If you accidentally spilled certain fluids on your lines this can make them balloon and not have pressure
 
I noted you said bleeding and getting a good pedal is easy....it is only a couple of days later that there is a problem right? If that is the case then you ARE bleeding all the air out and getting a good pedal, so air is slowly working it's way back in, the result a long pedal. And yes you can get air in and NOT fluid out if for example you have a porous pipe somewhere. Also of note, have you checked the wheel bearings all round?

regards

Dave
 
My nightmare didn't end until i replaced the booster. But i should have known the booster was bad by the way that i needed all of my leg strength to keep the truck from rolling.

I "think" the booster is good, when taking it out of the picture, have hard brake pedal, but still fades the same. Inline, I get easier pedal, but still fades the same.

The ABS can be triggered with a special service tool, but most people don't have access to one. You could pay the dealer to bleed them or if you live in urban Florida, you could do donuts on the golf course fairway after dark.
One way is to put either left or right 2 tires on road surface and 2 tires on dirt shoulder, the traction difference helps to trigger the abs easier.
I got up to 60 on wet grass and on gravel about 5 times this morning, stopped fast, ABS worked fine. Pedal to the floor though.

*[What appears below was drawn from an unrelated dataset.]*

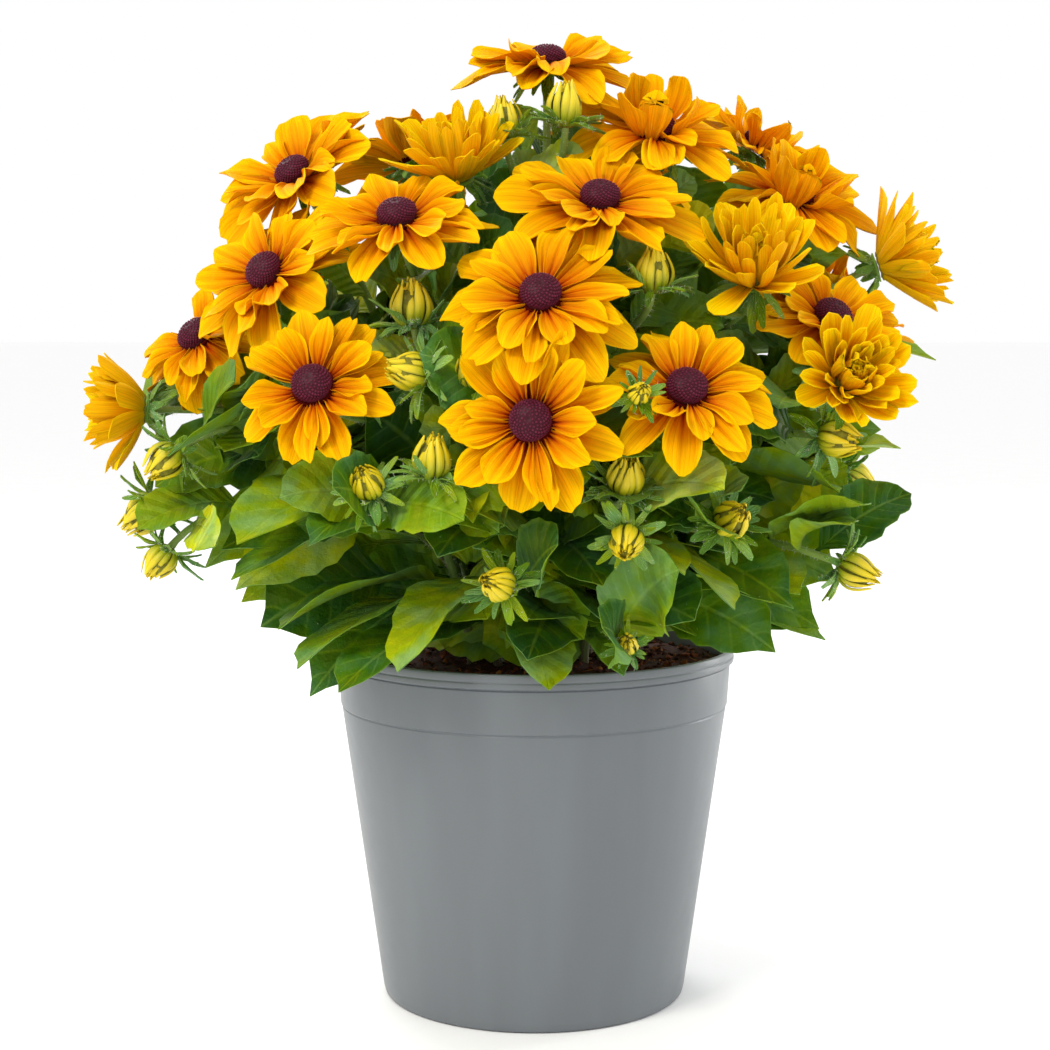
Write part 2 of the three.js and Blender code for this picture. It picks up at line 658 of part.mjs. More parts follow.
// A closed bud in its head's own frame: ridged straps close over a blunt cone, with bracts at its foot
function budGeometry(size, draw) {
  const shell = new Shell();
  const rings = [...ringsOf(shell, BUD_FOOT, BUD_SIDES), ...ringsOf(shell, BUD_CONE, BUD_SIDES, BUD_RIDGE)];
  shell.lid(rings[0], false);
  bractBand(shell, rings[0], rings[1], { radius: 4, height: -7, lift: 4, length: 16 }, draw);
  plainBand(shell, rings[1], rings[2]);
  plainBand(shell, rings[2], rings[3]);
  shell.cap(rings[3], true, new THREE.Vector3(0, 0, BUD_LENGTH + BUD_FOOT[0][1]));
  return shell.geometry().scale(size, size, size);
}

// The green cup under an open or half-open head's petals, with its bracts
function cupGeometry(draw) {
  const shell = new Shell();
  const top = -HUB_HALF - GAP;
  const [low, high] = ringsOf(shell, [[CUP_NECK, top - CUP_DEPTH], [CUP_RADIUS, top]], CUP_SIDES);
  shell.lid(low, false);
  bractBand(shell, low, high, { radius: 5, height: top - 3, lift: -36, length: 17 }, draw);
  shell.lid(high, true);
  return shell.geometry();
}

// A tube of a few sides along a curve
function tube(curve, radius, sides, steps) {
  const corners = Array.from({ length: sides }, (_, i) => new THREE.Vector2(
    radius * Math.cos(i / sides * TURN), radius * Math.sin(i / sides * TURN)));
  return new THREE.ExtrudeGeometry(new THREE.Shape(corners), { steps, extrudePath: curve });
}

// A stem's route: straight up through the compost, then one smooth curve to the neck of its head. Each
// step of the tube takes an equal share of it.
class StemPath extends THREE.Curve {
  constructor(foot, curve, steps) {
    super();
    this.foot = foot;
    this.curve = curve;
    this.straight = 1 / steps;
  }

  getPoint(t, target = new THREE.Vector3()) {
    if (t < this.straight) {
      return target.lerpVectors(this.foot, this.curve.v0, t / this.straight);
    }
    return this.curve.getPoint((t - this.straight) / (1 - this.straight), target);
  }

  getUtoTmapping(u) {
    return u;
  }
}

function footOf(shoot) {
  const turn = degToRad(shoot.turn);
  return new THREE.Vector3(shoot.out * Math.sin(turn), -shoot.out * Math.cos(turn), SOIL_CROWN);
}

const ALL_HEADS = { ...OPEN_HEADS, ...HALF_HEADS, ...BUD_HEADS };

// Where the stem meets a head, along its own axis below the hub
function neckDepth(name) {
  return name.startsWith("bud") ? 6 * ALL_HEADS[name].size : HUB_HALF + GAP + CUP_DEPTH - STEM_OVERLAP;
}

// The curve of a stem from a start, leaving along a direction, to the neck of its head
function stemCurve(start, leaving, name) {
  const { axis, centre } = headPlace(ALL_HEADS[name]);
  const end = centre.clone().addScaledVector(axis, -neckDepth(name));
  const span = start.distanceTo(end);
  return new THREE.CubicBezierCurve3(
    start,
    start.clone().addScaledVector(leaving, 0.36 * span),
    end.clone().addScaledVector(axis, -0.34 * span),
    end,
  );
}

function mainCurve(shoot) {
  const foot = footOf(shoot);
  const lean = foot.clone().setZ(0).normalize().multiplyScalar(FOOT_LEAN).add(new THREE.Vector3(0, 0, 1));
  return stemCurve(foot.setZ(SOIL_CROWN + 4), lean.normalize(), shoot.leader);
}

// A leaf that leaves a stem at a point in a direction, arching over towards its tip
function leafBlade({ base, turn, rise, length, width, arch, roll, outline }) {
  const flat = new THREE.Vector3(Math.sin(turn), -Math.cos(turn), 0);
  const tip = base.clone().addScaledVector(flat, length * Math.cos(rise));
  tip.z += length * Math.sin(rise);
  const bend = base.clone().lerp(tip, 0.5);
  const up = bend.clone().setZ(0).normalize().multiplyScalar(LEAF_LEAN).add(new THREE.Vector3(0, 0, 1));
  bend.z += length * arch;
  return { base, bend, tip, up, width, cup: LEAF_CUP, roll, outline };
}

// The swing and the rise that each try adds to a leaf, and its scale
const LEAF_TRIES = [[0, 0, 1], [0, 10, 1], [10, 0, 1], [-10, 0, 1], [0, -10, 1], [16, 10, 1], [-16, 10, 1],
  [0, 20, 1], [24, 0, 0.9], [-24, 0, 0.9], [16, -14, 0.9], [-16, -14, 0.9], [34, 16, 0.85],
  [-34, 16, 0.85], [0, 34, 0.8], [46, 6, 0.75], [-46, 6, 0.75]];

function placeLeaf(node, leaf, family) {
  const tries = LEAF_TRIES.map(([swing, raise, scale]) => leafBlade({ ...leaf,
    turn: leaf.turn + degToRad(swing), rise: leaf.rise + degToRad(raise), length: leaf.length * scale,
    width: leaf.width * scale }));
  const bodyOf = (one, growth) => outerLeaf(one, leaf.rows, growth);
  const blade = firstClear(node, tries, leaf.rows, family, bodyOf);
  return blade ? [solidOf(bladeGeometry(blade, leaf.rows))] : [];
}

// A large leaf is given by its tip
function largeLeaf(row, curve, draw) {
  const base = curve.getPoint(row.along);
  const reach = new THREE.Vector3(...row.tip).sub(base);
  const flat = Math.hypot(reach.x, reach.y);
  return { base, turn: Math.atan2(reach.x, -reach.y), rise: Math.atan2(reach.z, flat),
    length: reach.length(), width: row.width, arch: draw(0.16, 0.26), roll: degToRad(draw(-14, 14)),
    outline: "largeLeaf", rows: OUTLINE_ROWS.largeLeaf };
}

// The other leaves stand up the stem by turns left and right, smaller towards the head
function stemLeaf(shoot, curve, share, side, draw) {
  const along = lerp(0.1, 0.66, share);
  return { base: curve.getPoint(along), turn: degToRad(shoot.turn + side * draw(28, 95)),
    rise: degToRad(lerp(6, 34, share) + draw(-10, 10)), length: lerp(88, 52, share) * draw(0.85, 1.1),
    width: lerp(38, 25, share) * draw(0.9, 1.1), arch: draw(0.14, 0.26), roll: degToRad(draw(-20, 20)),
    outline: "leaf", rows: OUTLINE_ROWS.leaf };
}

// The stems, cups and buds of a shoot, which never give way
function shootFrame(name, shoot, seed) {
  const draw = dice(seed);
  const main = mainCurve(shoot);
  const foot = footOf(shoot).setZ(SOIL_CROWN - PEG_DEPTH);
  const path = new StemPath(foot, main, STEM_STEPS);
  const geometries = [tube(path, STEM_RADIUS, STEM_SIDES, STEM_STEPS)];
  for (const [head, along] of Object.entries(shoot.branches)) {
    const curve = stemCurve(main.getPoint(along), main.getTangent(along), head);
    geometries.push(tube(curve, BRANCH_RADIUS, BRANCH_SIDES, BRANCH_STEPS));
  }
  for (const head of [shoot.leader, ...Object.keys(shoot.branches)]) {
    const { size } = ALL_HEADS[head];
    const end = size ? budGeometry(size, draw) : cupGeometry(draw);
    geometries.push(end.applyMatrix4(headPlace(ALL_HEADS[head]).matrix));
  }
  return geometries.map((geometry) => stand(name, solidOf(geometry)));
}

// The leaves of a shoot, each bent clear of what stands already
function shootLeaves(name, shoot, stems, seed) {
  const draw = dice(seed);
  const main = mainCurve(shoot);
  const leaves = LARGE_LEAVES.filter((row) => row.shoot === name).map((row) => largeLeaf(row, main, draw));
  const count = leaves.length > 0 ? FEW_LEAVES : MANY_LEAVES;
  for (let i = 0; i < count; i += 1) {
    leaves.push(stemLeaf(shoot, main, i / (count - 1), i % 2 ? 1 : -1, draw));
  }
  const family = stems.slice(1);
  return leaves.flatMap((leaf) => placeLeaf(name, leaf, family));
}

// The pot: one lathe turned wall, floor, seam and lip, with drain holes near the edge of the floor
function potGeometry() {
  const inner = (radius) => radius - WALL;
  const profile = [
    [0, 0], [FOOT_RADIUS, 0],
    [BASE_RADIUS - 0.3 * BASE_ROUND, 0.3 * BASE_ROUND],
    [BASE_RADIUS, BASE_ROUND],
    [SEAM_RADIUS, SEAM_HEIGHT - 1], [SEAM_RADIUS + SEAM_STEP, SEAM_HEIGHT],
    [LIP_RADIUS - 1.2, LIP_BOTTOM], [LIP_RADIUS, LIP_BOTTOM + 0.8],
    [LIP_RADIUS, POT_HEIGHT - 0.8], [LIP_RADIUS - 0.8, POT_HEIGHT],
    [LIP_RADIUS - 2.4, POT_HEIGHT], [inner(SEAM_RADIUS), SEAM_HEIGHT],
    [inner(BASE_RADIUS), FLOOR], [0, FLOOR],
  ].map(([radius, z]) => new THREE.Vector2(radius, z));
  let pot = solidOf(new THREE.LatheGeometry(profile, POT_SIDES).rotateX(Math.PI / 2));
  for (let i = 0; i < DRAIN_COUNT; i += 1) {
    const angle = (i + 0.5) / DRAIN_COUNT * TURN;
    const drain = new THREE.CylinderGeometry(DRAIN_RADIUS, DRAIN_RADIUS, 4 * FLOOR, 6).rotateX(Math.PI / 2)
      .translate(DRAIN_RING * Math.cos(angle), DRAIN_RING * Math.sin(angle), 0);
    pot = pot.subtract(solidOf(drain));
  }
  return geometryOf(pot);
}

// The compost: a plug that fills the pot, crumbly on top, with a plain hole for each shoot's foot
function soilGeometry() {
  const draw = dice(SEEDS.soil);
  const wallAt = (z) => BASE_RADIUS + (SEAM_RADIUS - BASE_RADIUS) * (z - BASE_ROUND)
    / (SEAM_HEIGHT - BASE_ROUND) - WALL - 2 * GAP;
  const rim = wallAt(SOIL_EDGE) - 0.6;
  const profile = [
    [0, FLOOR + GAP], [wallAt(FLOOR) - 4, FLOOR + GAP], [wallAt(FLOOR + 4), FLOOR + 4],
    [rim, SOIL_EDGE], [0.78 * rim, SOIL_EDGE + 1], [0.5 * rim, SOIL_CROWN - 1], [0.2 * rim, SOIL_CROWN],
    [0, SOIL_CROWN],
  ].map(([radius, z]) => new THREE.Vector2(radius, z));
  const lathe = new THREE.LatheGeometry(profile, SOIL_SIDES).rotateX(Math.PI / 2);
  lathe.deleteAttribute("normal");
  lathe.deleteAttribute("uv");
  const plug = mergeVertices(lathe, 1e-3);
  const { position } = plug.attributes;
  for (let i = 0; i < position.count; i += 1) {
    if (position.getZ(i) > SOIL_EDGE + 0.5) {
      position.setZ(i, position.getZ(i) + draw(-SOIL_ROUGH, SOIL_ROUGH));
    }
  }
  let soil = solidOf(plug);
  for (const shoot of Object.values(SHOOTS)) {
    const foot = footOf(shoot);
    const hole = new THREE.CylinderGeometry(HOLE_RADIUS, HOLE_RADIUS, PEG_DEPTH + 6, 6).rotateX(Math.PI / 2)
      .translate(foot.x, foot.y, SOIL_CROWN - PEG_DEPTH - GAP + (PEG_DEPTH + 6) / 2);
    soil = soil.subtract(solidOf(hole));
  }
  return geometryOf(soil);
}

// The pot, the compost, the stems and the bare hubs stand first, and every petal and leaf keeps clear of them
const plant = new THREE.Group();
const pot = potGeometry();
const soil = soilGeometry();
stand("pot", solidOf(pot));
stand("soil", solidOf(soil));
plant.add(meshOf("pot", pot, "pot"), meshOf("soil", soil, "compost"));

const frames = {};
Object.entries(SHOOTS).forEach(([name, shoot], i) => {
  frames[name] = shootFrame(name, shoot, SEEDS.frame + i);
});

const discs = {};
Object.entries(OPEN_HEADS).forEach(([name, head], i) => {
  const { matrix } = headPlace(head);
  discs[name] = discGeometry(SEEDS.disc + i);
  stand(`${name}_petals`, solidOf(bareCore(OPEN_HUB, PETAL_FACES).applyMatrix4(matrix)));
  stand(`${name}_disc`, solidOf(discs[name].clone().applyMatrix4(matrix)));
});

Object.entries(HALF_HEADS).forEach(([name, head], i) => {
  const { matrix } = headPlace(head);
  stand(name, solidOf(bareCore(HALF_CORE, HALF_FACES).applyMatrix4(matrix)));
  plant.add(placedGroup(matrix, meshOf(name, halfGeometry(name, head, SEEDS.half + i), "quill")));
});

Object.entries(OPEN_HEADS).forEach(([name, head], i) => {
  const petals = openPetals(`${name}_petals`, head, SEEDS.open + i);
  plant.add(placedGroup(headPlace(head).matrix,
    meshOf(`${name}_petals`, petals, "petal"),
    meshOf(`${name}_disc`, discs[name], "disc")));
});

Object.entries(SHOOTS).forEach(([name, shoot], i) => {
  const leaves = shootLeaves(name, shoot, frames[name], SEEDS.leaf + i);
  plant.add(meshOf(name, geometryOf(fuse([...frames[name], ...leaves])), "leaf"));
});

export default plant;
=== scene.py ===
"""The finished look of a potted black-eyed susan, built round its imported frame.

Every petal, leaf and stem follows the rule of its plain solid in the frame, in millimetres with +Z up,
and the front facing -Y. A mesh turns to metres when its piece is finished.
"""

from __future__ import annotations

import json
import logging
import math
import random
from collections.abc import Callable, Iterable, Sequence
from dataclasses import dataclass, field
from enum import Enum
from typing import ClassVar

import bmesh
import bpy
from mathutils import Matrix, Quaternion, Vector, noise
from mathutils.kdtree import KDTree

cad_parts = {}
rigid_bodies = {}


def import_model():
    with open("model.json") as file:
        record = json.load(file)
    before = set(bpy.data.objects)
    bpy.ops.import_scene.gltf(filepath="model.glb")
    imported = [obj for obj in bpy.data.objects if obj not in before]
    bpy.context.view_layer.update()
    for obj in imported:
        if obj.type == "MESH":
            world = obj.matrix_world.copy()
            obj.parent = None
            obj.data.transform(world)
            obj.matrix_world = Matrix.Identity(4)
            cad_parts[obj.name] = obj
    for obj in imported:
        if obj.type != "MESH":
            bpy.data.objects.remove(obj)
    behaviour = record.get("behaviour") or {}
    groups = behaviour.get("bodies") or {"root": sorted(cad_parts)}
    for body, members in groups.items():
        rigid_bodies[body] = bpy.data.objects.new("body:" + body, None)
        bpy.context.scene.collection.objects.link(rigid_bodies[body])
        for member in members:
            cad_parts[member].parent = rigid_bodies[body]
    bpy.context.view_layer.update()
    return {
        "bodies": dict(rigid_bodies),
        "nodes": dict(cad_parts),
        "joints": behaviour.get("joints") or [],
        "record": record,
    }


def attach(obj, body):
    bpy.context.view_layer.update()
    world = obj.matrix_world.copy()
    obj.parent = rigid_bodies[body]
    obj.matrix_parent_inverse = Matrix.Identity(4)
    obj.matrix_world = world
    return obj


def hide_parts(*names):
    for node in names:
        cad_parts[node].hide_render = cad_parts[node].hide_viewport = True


LOG = logging.getLogger("black_eyed_susan")
MM = 0.001
TURN = math.tau
GOLDEN_TURN = math.pi * (3 - math.sqrt(5))
UP = Vector((0.0, 0.0, 1.0))

# Each vertex of a blade knows its place across it (-1 to 1), along it (0 to 1) and its blade's tone
# (0 to 1, and less than 0 on the underside)
BLADE_PLACE = "blade_place"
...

A failed abs valve/seal does not required air in the system to get a spongy pedal or the feel of brake fade (even if it is not actually happening).
The abs actuator includes solenoid valves, a pump and a reservoir to modulate line pressure to prevent lock-up. If the solenoid valves, pump check valves or other system seals fail, pressure in the system may be leaked through the actuator resulting in a long pedal and poor braking.
If everything else in the system has be checked, the abs actuator may be the culprit :-(

I'm hoping that it's not the ABS actuator, may get a preliminary price from @beno though. Another bank breaker.